La Russie a-t-elle influencé les élections générales au Mozambique?

Élections au Mozambique. Photo de Dércio Tsandzana, prise en septembre 2019. Reproduite avec autorisation.

[L'article d'origine est paru sur Global Voices le 24 décembre 2019]

Deux mois après que les élections générales au Mozambique ont donné une victoire écrasante [fr] au parti au pouvoir, le Frelimo, les citoyens continuent de se demander si des acteurs étrangers auraient pu interférer avec le processus électoral.

Le 15 octobre 2019, les Mozambicains ont voté pour élire leur président, le Parlement et – pour la première fois – les gouverneurs de province. Le président sortant Filipe Nyusi a été réélu et son parti, le Frelimo, a obtenu les deux tiers des sièges législatifs monocaméraux et a remporté tous les sièges de gouverneurs. Le Conseil constitutionnel, la plus haute juridiction du Mozambique, n'a pas encore ratifié les résultats, qui sont contestés par l'opposition.

Deux semaines après les élections, le 30 octobre, Facebook a annoncé [en] la suspension de comptes originaires de Russie ciblant plusieurs pays africains, dont le Mozambique.

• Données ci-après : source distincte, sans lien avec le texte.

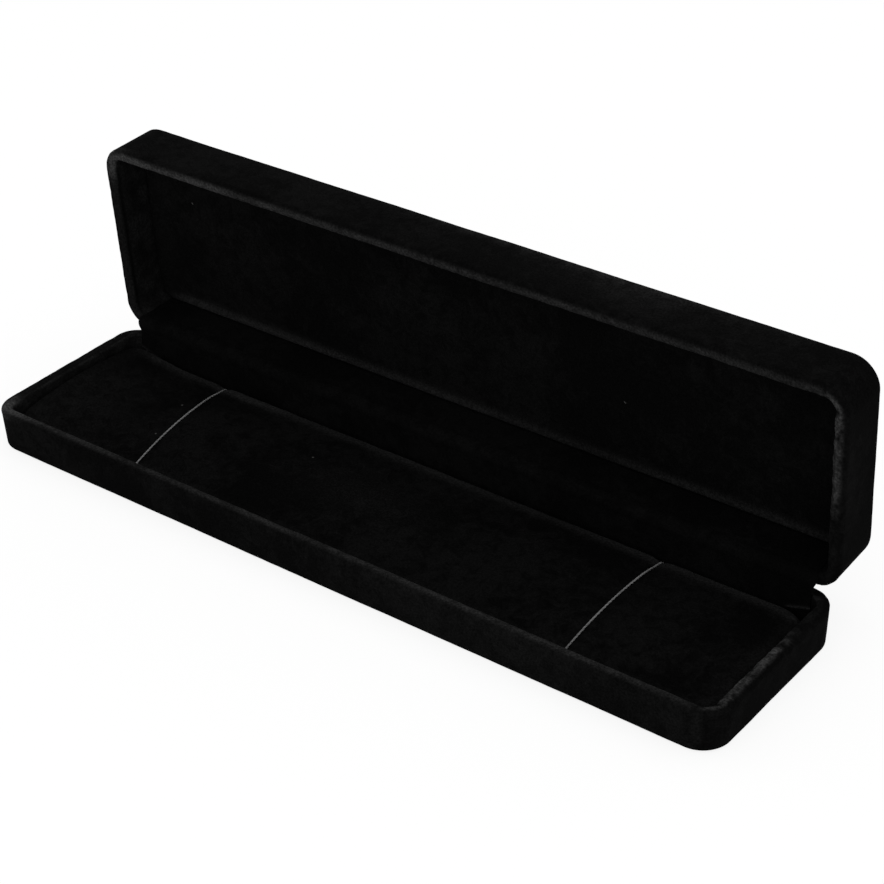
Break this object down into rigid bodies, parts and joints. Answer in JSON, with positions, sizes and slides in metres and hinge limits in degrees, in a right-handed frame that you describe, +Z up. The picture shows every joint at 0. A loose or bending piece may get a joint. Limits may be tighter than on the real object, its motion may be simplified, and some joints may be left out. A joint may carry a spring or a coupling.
{
  "type": "bracelet box",
  "caption": "Long hinged bracelet box in black velvet, lid open, with a crowned pad and elastic threads across it.",
  "frame": {"origin": "middle of the underside, on the surface that the box stands on", "axes": "+X along the case, +Y towards the hinge, +Z up; the lid stands open as in the picture"},
  "size_m": [0.22, 0.0679, 0.0674],
  "materials": {
    "cover_velvet": "black velvet, short upright pile, soft sheen",
    "pad_velvet": "black velvet over foam",
    "lining_velvet": "black velvet over thin wadding",
    "strip_velvet": "black velvet strip over the hinge",
    "elastic": "grey round elastic thread",
    "shell": "moulded, matte black",
    "card": "grey board, matte",
    "foam": "soft open-cell foam and wadding",
    "panel": "black flocked panel",
    "hinge_steel": "black-oxidised sheet steel",
    "spring_steel": "spring steel",
    "rivet_steel": "plated steel"
  },
  "bodies": {
    "base": {"base_shell": "shell", "base_velvet_cover": "cover_velvet", "underside_panel": "panel", "pad_board": "card", "pad_foam": "foam", "pad_velvet_cover": "pad_velvet", "strap_left": "elastic", "strap_right": "elastic", "hinge_leaf_base": "hinge_steel", "base_hinge_rivets": "rivet_steel", "hinge_pin": "hinge_steel", "snap_springs": "spring_steel", "hinge_strip_lower": "strip_velvet"},
    "lid": {"lid_shell": "shell", "lid_velvet_cover": "cover_velvet", "lid_pad_board": "card", "lid_pad_wadding": "foam", "lid_pad_velvet": "lining_velvet", "hinge_leaf_lid": "hinge_steel", "lid_hinge_rivets": "rivet_steel", "hinge_strip_upper": "strip_velvet"}
  },
  "joints": [
    {"name": "lid_hinge", "type": "hinge", "parent": "base", "child": "lid", "pos_m": [0, 0.02665, 0.0131], "axis": [1, 0, 0], "range_deg": [0, 87]}
  ]
}
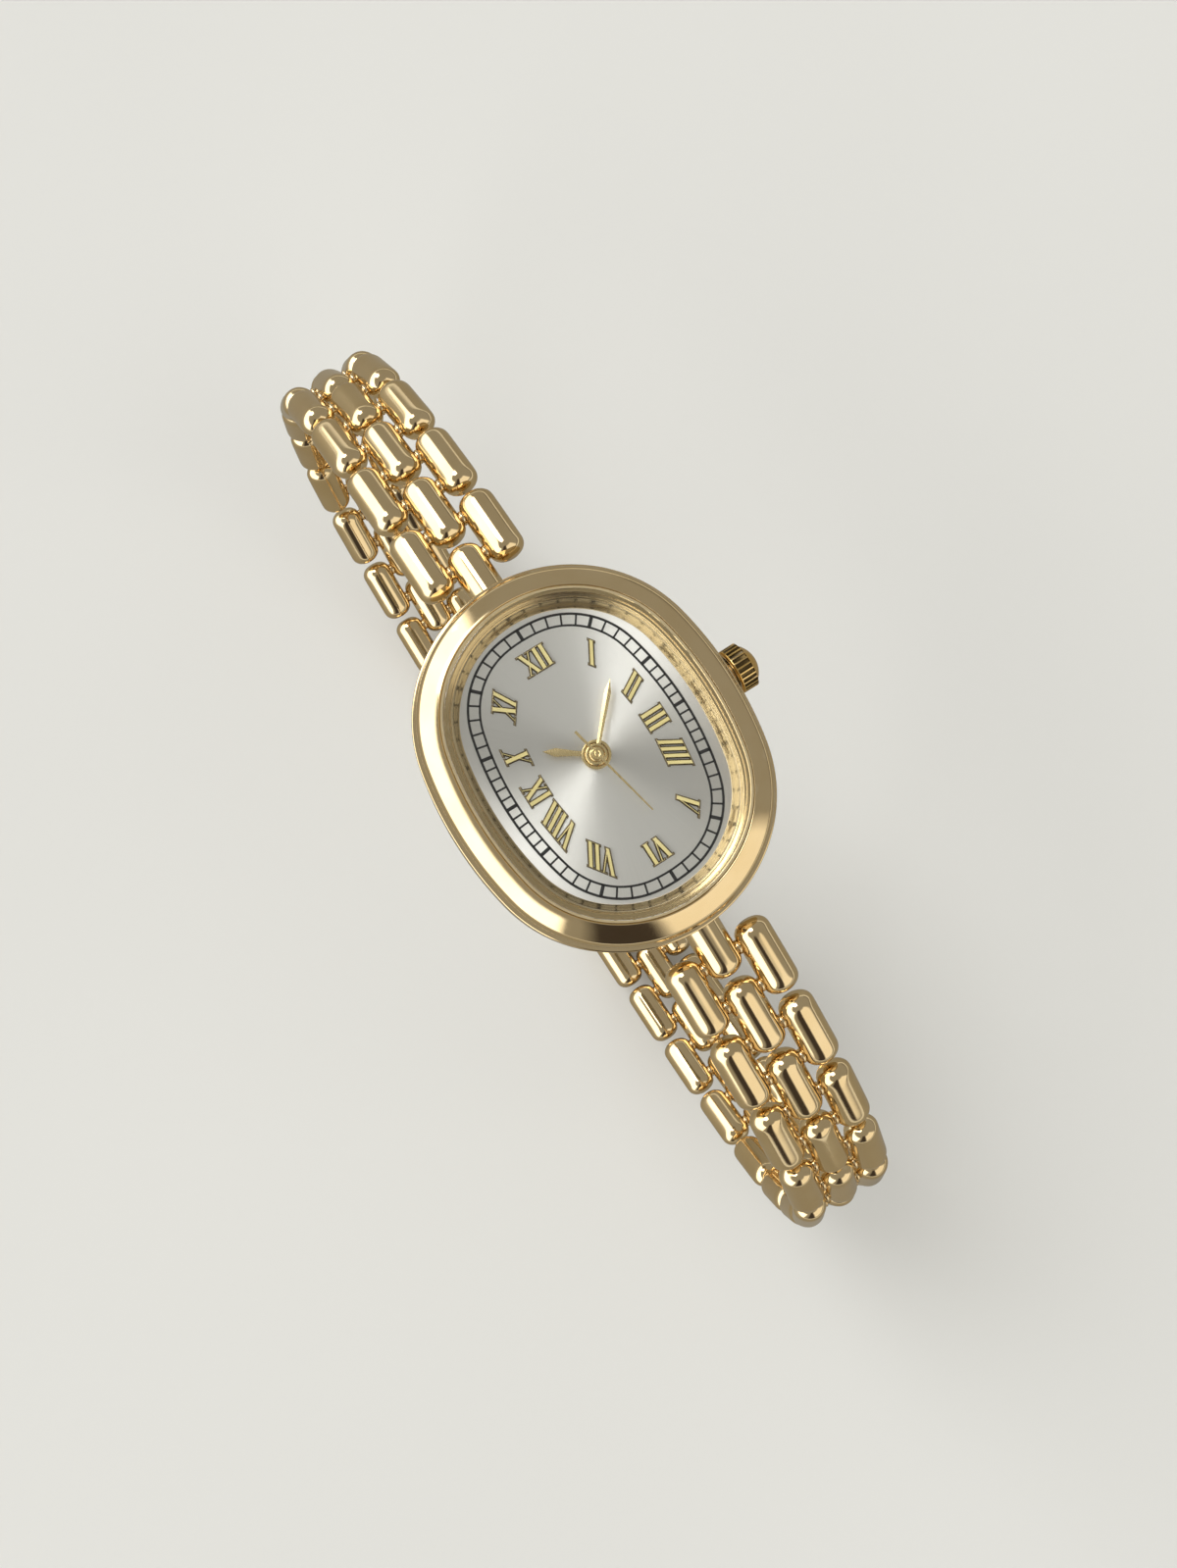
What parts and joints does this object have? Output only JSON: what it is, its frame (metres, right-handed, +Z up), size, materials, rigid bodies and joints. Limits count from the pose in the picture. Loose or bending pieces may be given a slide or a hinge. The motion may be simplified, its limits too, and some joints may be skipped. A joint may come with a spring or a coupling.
{
  "type": "oval bracelet wristwatch",
  "caption": "Small oval quartz watch on a closed bracelet of staggered pillow links, with a domed bezel, roman dial, leaf hands and fluted crown.",
  "frame": {"origin": "on the flat outer face of the clasp, under the middle of the dial; the closed watch stands on that face", "axes": "+Z up, square to the dial and out of it; +Y to 12 o'clock; +X to 3 o'clock, where the crown is"},
  "size_m": [0.0223, 0.0724, 0.0454],
  "materials": {
    "gold_case": "pale gold plating, mirror polished",
    "gold_links": "pale gold plating, polished, lightly worn",
    "gold_trim": "polished gold plating",
    "steel_back": "brushed stainless steel",
    "crystal_glass": "clear polished mineral glass",
    "white_gasket": "matte nylon",
    "black_gasket": "matte",
    "silver_dial": "silvered sunray brushing under clear lacquer",
    "movement_brass": "fine matte",
    "movement_steel": "fine brushed",
    "wheel_brass": "satin",
    "white_holder": "moulded",
    "green_board": "solder resist",
    "battery_steel": "bright nickel plating",
    "copper_wire": "enamelled copper winding",
    "magnet_steel": "nickel plated"
  },
  "bodies": {
    "head": {"case_middle": "gold_case", "bezel": "gold_case", "crystal": "crystal_glass", "crystal_gasket": "white_gasket", "case_back": "steel_back", "back_gasket": "black_gasket", "dial": "silver_dial", "hour_numerals": "gold_trim", "movement_plate": "movement_brass", "movement_holder": "white_holder", "train_bridge": "movement_steel", "circuit_board": "green_board", "battery": "battery_steel", "battery_clamp": "movement_steel", "coil": "copper_wire", "stator": "movement_steel", "crown_tube": "movement_brass"},
    "upper_row_01": {"upper_link_row_01": "gold_links"},
    "upper_row_02": {"upper_link_row_02": "gold_links"},
    "upper_row_03": {"upper_link_row_03": "gold_links"},
    "upper_row_04": {"upper_link_row_04": "gold_links"},
    "upper_row_05": {"upper_link_row_05": "gold_links"},
    "upper_row_06": {"upper_link_row_06": "gold_links"},
    "upper_row_07": {"upper_link_row_07": "gold_links"},
    "upper_row_08": {"upper_link_row_08": "gold_links"},
    "upper_row_09": {"upper_link_row_09": "gold_links"},
    "upper_row_10": {"upper_link_row_10": "gold_links"},
    "upper_row_11": {"upper_link_row_11": "gold_links"},
    "upper_row_12": {"upper_link_row_12": "gold_links"},
    "upper_clasp": {"upper_clasp_half": "gold_links", "upper_clasp_magnets": "magnet_steel"},
    "lower_row_01": {"lower_link_row_01": "gold_links"},
    "lower_row_02": {"lower_link_row_02": "gold_links"},
    "lower_row_03": {"lower_link_row_03": "gold_links"},
    "lower_row_04": {"lower_link_row_04": "gold_links"},
    "lower_row_05": {"lower_link_row_05": "gold_links"},
    "lower_row_06": {"lower_link_row_06": "gold_links"},
    "lower_row_07": {"lower_link_row_07": "gold_links"},
    "lower_row_08": {"lower_link_row_08": "gold_links"},
    "lower_row_09": {"lower_link_row_09": "gold_links"},
    "lower_row_10": {"lower_link_row_10": "gold_links"},
    "lower_row_11": {"lower_link_row_11": "gold_links"},
    "lower_row_12": {"lower_link_row_12": "gold_links"},
    "lower_clasp": {"lower_clasp_half": "gold_links", "lower_clasp_magnets": "magnet_steel"},
    "second_hand_group": {"second_wheel": "wheel_brass", "second_hand": "gold_trim"},
    "fifth_wheel_group": {"fifth_wheel": "wheel_brass"},
    "rotor_group": {"rotor": "wheel_brass"},
    "third_wheel_group": {"third_wheel": "wheel_brass"},
    "centre_wheel_group": {"centre_wheel": "wheel_brass"},
    "minute_hand_group": {"cannon_pinion": "wheel_brass", "minute_hand": "gold_trim"},
    "minute_wheel_group": {"minute_wheel": "wheel_brass"},
    "hour_hand_group": {"hour_wheel": "wheel_brass", "hour_hand": "gold_trim"},
    "clutch": {"clutch_wheel": "movement_steel"},
    "crown": {"crown": "gold_case", "crown_gasket": "black_gasket", "setting_stem": "movement_steel"}
  },
  "joints": [
    {"name": "upper_hinge_01", "type": "hinge", "parent": "head", "child": "upper_row_01", "pos_m": [0, 0.0148, 0.04195], "axis": [1, 0, 0], "range_deg": [0, 5.37]},
    {"name": "upper_hinge_02", "type": "hinge", "parent": "upper_row_01", "child": "upper_row_02", "pos_m": [0, 0.02033, 0.04063], "axis": [1, 0, 0], "range_deg": [0, 9.72]},
    {"name": "upper_hinge_03", "type": "hinge", "parent": "upper_row_02", "child": "upper_row_03", "pos_m": [0, 0.02559, 0.03846], "axis": [1, 0, 0], "range_deg": [0, 14.25]},
    {"name": "upper_hinge_04", "type": "hinge", "parent": "upper_row_03", "child": "upper_row_04", "pos_m": [0, 0.03022, 0.03517], "axis": [1, 0, 0], "range_deg": [0, 19.98]},
    {"name": "upper_hinge_05", "type": "hinge", "parent": "upper_row_04", "child": "upper_row_05", "pos_m": [0, 0.03356, 0.03058], "axis": [1, 0, 0], "range_deg": [0, 21.04]},
    {"name": "upper_hinge_06", "type": "hinge", "parent": "upper_row_05", "child": "upper_row_06", "pos_m": [0, 0.035, 0.0251], "axis": [1, 0, 0], "range_deg": [0, 11.24]},
    {"name": "upper_hinge_07", "type": "hinge", "parent": "upper_row_06", "child": "upper_row_07", "pos_m": [0, 0.03503, 0.01941], "axis": [1, 0, 0], "range_deg": [0, 16.41]},
    {"name": "upper_hinge_08", "type": "hinge", "parent": "upper_row_07", "child": "upper_row_08", "pos_m": [0, 0.03374, 0.01388], "axis": [1, 0, 0], "range_deg": [0, 21.76]},
    {"name": "upper_hinge_09", "type": "hinge", "parent": "upper_row_08", "child": "upper_row_09", "pos_m": [0, 0.03055, 0.0092], "axis": [1, 0, 0], "range_deg": [0, 17.64]},
    {"name": "upper_hinge_10", "type": "hinge", "parent": "upper_row_09", "child": "upper_row_10", "pos_m": [0, 0.02599, 0.00581], "axis": [1, 0, 0], "range_deg": [0, 12.11]},
    {"name": "upper_hinge_11", "type": "hinge", "parent": "upper_row_10", "child": "upper_row_11", "pos_m": [0, 0.02076, 0.00356], "axis": [1, 0, 0], "range_deg": [0, 8.36]},
    {"name": "upper_hinge_12", "type": "hinge", "parent": "upper_row_11", "child": "upper_row_12", "pos_m": [0, 0.01524, 0.00218], "axis": [1, 0, 0], "range_deg": [0, 5.96]},
    {"name": "upper_clasp_hinge", "type": "hinge", "parent": "upper_row_12", "child": "upper_clasp", "pos_m": [0, 0.0096, 0.00143], "axis": [1, 0, 0], "range_deg": [0, 6.2]},
    {"name": "lower_hinge_01", "type": "hinge", "parent": "head", "child": "lower_row_01", "pos_m": [0, -0.0148, 0.04195], "axis": [-1, 0, 0], "range_deg": [0, 5.37]},
    {"name": "lower_hinge_02", "type": "hinge", "parent": "lower_row_01", "child": "lower_row_02", "pos_m": [0, -0.02033, 0.04063], "axis": [-1, 0, 0], "range_deg": [0, 9.72]},
    {"name": "lower_hinge_03", "type": "hinge", "parent": "lower_row_02", "child": "lower_row_03", "pos_m": [0, -0.02559, 0.03846], "axis": [-1, 0, 0], "range_deg": [0, 14.25]},
    {"name": "lower_hinge_04", "type": "hinge", "parent": "lower_row_03", "child": "lower_row_04", "pos_m": [0, -0.03022, 0.03517], "axis": [-1, 0, 0], "range_deg": [0, 19.98]},
    {"name": "lower_hinge_05", "type": "hinge", "parent": "lower_row_04", "child": "lower_row_05", "pos_m": [0, -0.03356, 0.03058], "axis": [-1, 0, 0], "range_deg": [0, 21.04]},
    {"name": "lower_hinge_06", "type": "hinge", "parent": "lower_row_05", "child": "lower_row_06", "pos_m": [0, -0.035, 0.0251], "axis": [-1, 0, 0], "range_deg": [0, 11.24]},
    {"name": "lower_hinge_07", "type": "hinge", "parent": "lower_row_06", "child": "lower_row_07", "pos_m": [0, -0.03503, 0.01941], "axis": [-1, 0, 0], "range_deg": [0, 16.41]},
    {"name": "lower_hinge_08", "type": "hinge", "parent": "lower_row_07", "child": "lower_row_08", "pos_m": [0, -0.03374, 0.01388], "axis": [-1, 0, 0], "range_deg": [0, 21.76]},
    {"name": "lower_hinge_09", "type": "hinge", "parent": "lower_row_08", "child": "lower_row_09", "pos_m": [0, -0.03055, 0.0092], "axis": [-1, 0, 0], "range_deg": [0, 17.64]},
    {"name": "lower_hinge_10", "type": "hinge", "parent": "lower_row_09", "child": "lower_row_10", "pos_m": [0, -0.02599, 0.00581], "axis": [-1, 0, 0], "range_deg": [0, 12.11]},
    {"name": "lower_hinge_11", "type": "hinge", "parent": "lower_row_10", "child": "lower_row_11", "pos_m": [0, -0.02076, 0.00356], "axis": [-1, 0, 0], "range_deg": [0, 8.36]},
    {"name": "lower_hinge_12", "type": "hinge", "parent": "lower_row_11", "child": "lower_row_12", "pos_m": [0, -0.01524, 0.00218], "axis": [-1, 0, 0], "range_deg": [0, 5.96]},
    {"name": "lower_clasp_hinge", "type": "hinge", "parent": "lower_row_12", "child": "lower_clasp", "pos_m": [0, -0.0096, 0.00143], "axis": [-1, 0, 0], "range_deg": [0, 6.2]},
    {"name": "second_hand_turn", "type": "hinge", "parent": "head", "child": "second_hand_group", "pos_m": [0, 0, 0.04332], "axis": [0, 0, -1], "continuous": true},
    {"name": "fifth_wheel_turn", "type": "hinge", "parent": "head", "child": "fifth_wheel_group", "pos_m": [0.00046, 0.00173, 0.04332], "axis": [0, 0, -1], "continuous": true},
    {"name": "rotor_turn", "type": "hinge", "parent": "head", "child": "rotor_group", "pos_m": [0.00071, 0.0031, 0.04332], "axis": [0, 0, -1], "continuous": true},
    {"name": "third_wheel_turn", "type": "hinge", "parent": "head", "child": "third_wheel_group", "pos_m": [-0.00177, 0, 0.04332], "axis": [0, 0, -1], "continuous": true},
    {"name": "centre_wheel_turn", "type": "hinge", "parent": "head", "child": "centre_wheel_group", "pos_m": [0, 0, 0.04332], "axis": [0, 0, -1], "continuous": true},
    {"name": "minute_hand_turn", "type": "hinge", "parent": "head", "child": "minute_hand_group", "pos_m": [0, 0, 0.04332], "axis": [0, 0, -1], "continuous": true},
    {"name": "minute_wheel_turn", "type": "hinge", "parent": "head", "child": "minute_wheel_group", "pos_m": [0.002, 0, 0.04332], "axis": [0, 0, -1], "continuous": true},
    {"name": "hour_hand_turn", "type": "hinge", "parent": "head", "child": "hour_hand_group", "pos_m": [0, 0, 0.04332], "axis": [0, 0, -1], "continuous": true},
    {"name": "crown_turn", "type": "hinge", "parent": "head", "child": "clutch", "pos_m": [0, 0, 0.04182], "axis": [1, 0, 0], "continuous": true},
    {"name": "crown_pull", "type": "slide", "parent": "clutch", "child": "crown", "axis": [1, 0, 0], "range_m": [0, 0.0009]}
  ],
  "couplings": [
    {"joint": "fifth_wheel_turn", "follows": "second_hand_turn", "ratio": -6},
    {"joint": "rotor_turn", "follows": "second_hand_turn", "ratio": 30},
    {"joint": "third_wheel_turn", "follows": "second_hand_turn", "ratio": -0.13333},
    {"joint": "centre_wheel_turn", "follows": "second_hand_turn", "ratio": 0.016667},
    {"joint": "minute_wheel_turn", "follows": "minute_hand_turn", "ratio": -0.33333},
    {"joint": "hour_hand_turn", "follows": "minute_hand_turn", "ratio": 0.083333}
  ]
}
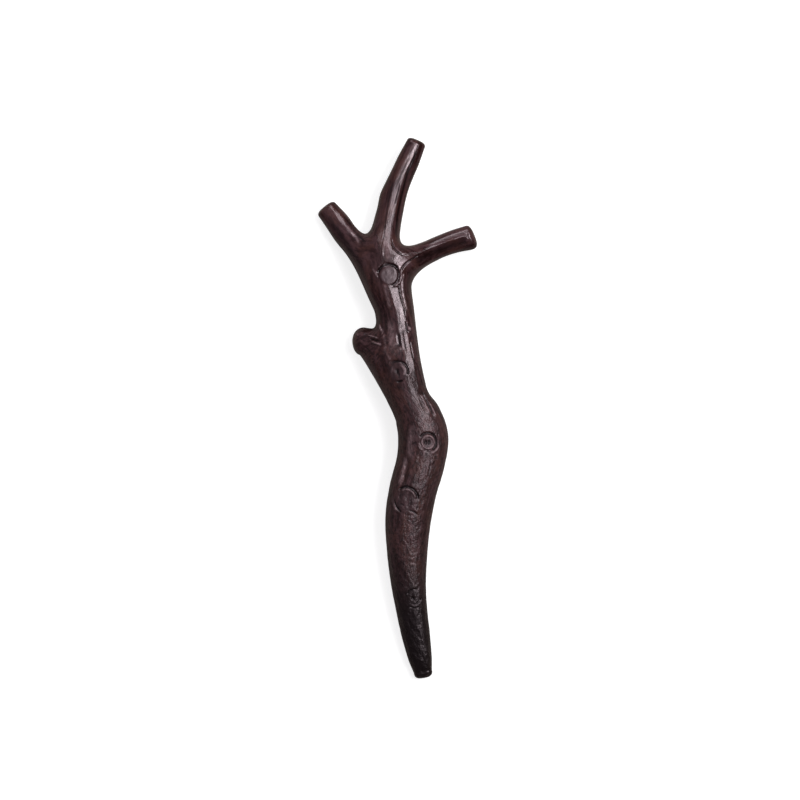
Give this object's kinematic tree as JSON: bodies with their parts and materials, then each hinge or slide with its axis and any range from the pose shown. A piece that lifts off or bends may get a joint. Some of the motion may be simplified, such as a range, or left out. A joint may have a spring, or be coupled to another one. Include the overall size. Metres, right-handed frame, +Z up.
{
  "type": "hair stick",
  "caption": "Hair stick carved from one piece of dark polished wood: a kinked, knotted shaft with a blunt tip, a short side stub and a crown of branching tines.",
  "frame": {"origin": "centre of the footprint, on the surface that the stick lies on", "axes": "+Y from the tip to the crown, +X to the side of the right tine, +Z up from the surface through the knotted front"},
  "size_m": [0.0144, 0.049, 0.0048],
  "materials": {
    "dark_wood": "polished, glossy on the crown and upper shaft, satin towards the tip"
  },
  "bodies": {
    "root": {"stick": "dark_wood"}
  },
  "joints": []
}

L'entreprise a déclaré que les comptes qui avaient un “comportement inauthentique”, étaient liés au financier russe Yevgeniy Prigozhin.

Prigozhin, qui entretient des liens étroits avec le président russe Vladimir Poutine, a été inculpé par le conseiller spécial des États-Unis, Robert Mueller, pour avoir dirigé [en] une “armée de trolls” qui s'est ingérée lors de l'élection présidentielle de 2016 dans ce pays.

Dans son communiqué, Facebook a déclaré :

Today, we removed 35 Facebook accounts, 53 Pages, seven Groups and five Instagram accounts that originated in Russia and focused on Madagascar, the Central African Republic, Mozambique, Democratic Republic of the Congo, Côte d’Ivoire and Cameroon.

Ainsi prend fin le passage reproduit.